[Start of Supplied data]
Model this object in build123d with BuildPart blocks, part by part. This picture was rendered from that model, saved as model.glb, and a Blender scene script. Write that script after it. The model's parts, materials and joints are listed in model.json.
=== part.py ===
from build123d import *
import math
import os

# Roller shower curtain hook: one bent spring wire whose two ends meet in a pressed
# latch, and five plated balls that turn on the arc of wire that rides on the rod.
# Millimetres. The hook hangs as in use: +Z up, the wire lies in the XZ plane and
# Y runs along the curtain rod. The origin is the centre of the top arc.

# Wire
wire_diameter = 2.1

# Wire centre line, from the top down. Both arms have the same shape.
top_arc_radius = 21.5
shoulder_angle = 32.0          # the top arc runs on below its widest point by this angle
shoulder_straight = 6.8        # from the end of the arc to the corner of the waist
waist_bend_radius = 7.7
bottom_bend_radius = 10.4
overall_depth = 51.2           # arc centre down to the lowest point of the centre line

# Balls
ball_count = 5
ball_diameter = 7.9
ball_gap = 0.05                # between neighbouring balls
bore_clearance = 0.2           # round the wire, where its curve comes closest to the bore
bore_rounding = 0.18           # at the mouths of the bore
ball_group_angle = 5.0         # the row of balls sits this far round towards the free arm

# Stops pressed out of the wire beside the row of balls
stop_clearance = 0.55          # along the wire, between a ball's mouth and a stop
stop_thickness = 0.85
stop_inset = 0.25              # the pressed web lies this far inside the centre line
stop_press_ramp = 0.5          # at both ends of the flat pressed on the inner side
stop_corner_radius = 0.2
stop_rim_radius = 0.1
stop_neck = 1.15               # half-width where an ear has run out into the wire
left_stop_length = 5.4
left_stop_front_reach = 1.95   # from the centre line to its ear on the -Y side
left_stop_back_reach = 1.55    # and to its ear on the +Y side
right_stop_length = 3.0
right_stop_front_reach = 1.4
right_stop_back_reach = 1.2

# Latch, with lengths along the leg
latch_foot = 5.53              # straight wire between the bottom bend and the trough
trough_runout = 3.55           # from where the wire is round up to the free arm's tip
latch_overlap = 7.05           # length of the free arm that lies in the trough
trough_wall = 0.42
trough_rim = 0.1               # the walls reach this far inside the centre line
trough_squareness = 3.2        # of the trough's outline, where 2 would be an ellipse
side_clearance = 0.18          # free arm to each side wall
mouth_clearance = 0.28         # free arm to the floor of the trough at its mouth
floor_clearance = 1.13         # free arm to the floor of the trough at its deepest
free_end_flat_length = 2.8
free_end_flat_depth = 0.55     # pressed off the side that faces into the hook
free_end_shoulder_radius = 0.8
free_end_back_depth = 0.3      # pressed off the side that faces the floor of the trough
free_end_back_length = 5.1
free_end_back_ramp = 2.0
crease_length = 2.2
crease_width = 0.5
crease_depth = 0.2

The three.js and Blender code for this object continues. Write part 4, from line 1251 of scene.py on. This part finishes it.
[End of Supplied data]
▸ Task requirements
Each entry above is to be set down again in exactly the same words.

▸ Result for this exercise
Model this object in build123d with BuildPart blocks, part by part. This picture was rendered from that model, saved as model.glb, and a Blender scene script. Write that script after it. The model's parts, materials and joints are listed in model.json.
=== part.py ===
from build123d import *
import math
import os

# Roller shower curtain hook: one bent spring wire whose two ends meet in a pressed
# latch, and five plated balls that turn on the arc of wire that rides on the rod.
# Millimetres. The hook hangs as in use: +Z up, the wire lies in the XZ plane and
# Y runs along the curtain rod. The origin is the centre of the top arc.

# Wire
wire_diameter = 2.1

# Wire centre line, from the top down. Both arms have the same shape.
top_arc_radius = 21.5
shoulder_angle = 32.0          # the top arc runs on below its widest point by this angle
shoulder_straight = 6.8        # from the end of the arc to the corner of the waist
waist_bend_radius = 7.7
bottom_bend_radius = 10.4
overall_depth = 51.2           # arc centre down to the lowest point of the centre line

# Balls
ball_count = 5
ball_diameter = 7.9
ball_gap = 0.05                # between neighbouring balls
bore_clearance = 0.2           # round the wire, where its curve comes closest to the bore
bore_rounding = 0.18           # at the mouths of the bore
ball_group_angle = 5.0         # the row of balls sits this far round towards the free arm

# Stops pressed out of the wire beside the row of balls
stop_clearance = 0.55          # along the wire, between a ball's mouth and a stop
stop_thickness = 0.85
stop_inset = 0.25              # the pressed web lies this far inside the centre line
stop_press_ramp = 0.5          # at both ends of the flat pressed on the inner side
stop_corner_radius = 0.2
stop_rim_radius = 0.1
stop_neck = 1.15               # half-width where an ear has run out into the wire
left_stop_length = 5.4
left_stop_front_reach = 1.95   # from the centre line to its ear on the -Y side
left_stop_back_reach = 1.55    # and to its ear on the +Y side
right_stop_length = 3.0
right_stop_front_reach = 1.4
right_stop_back_reach = 1.2

# Latch, with lengths along the leg
latch_foot = 5.53              # straight wire between the bottom bend and the trough
trough_runout = 3.55           # from where the wire is round up to the free arm's tip
latch_overlap = 7.05           # length of the free arm that lies in the trough
trough_wall = 0.42
trough_rim = 0.1               # the walls reach this far inside the centre line
trough_squareness = 3.2        # of the trough's outline, where 2 would be an ellipse
side_clearance = 0.18          # free arm to each side wall
mouth_clearance = 0.28         # free arm to the floor of the trough at its mouth
floor_clearance = 1.13         # free arm to the floor of the trough at its deepest
free_end_flat_length = 2.8
free_end_flat_depth = 0.55     # pressed off the side that faces into the hook
free_end_shoulder_radius = 0.8
free_end_back_depth = 0.3      # pressed off the side that faces the floor of the trough
free_end_back_length = 5.1
free_end_back_ramp = 2.0
crease_length = 2.2
crease_width = 0.5
crease_depth = 0.2

The three.js and Blender code for this object continues. Write part 4, from line 1251 of scene.py on. This part finishes it.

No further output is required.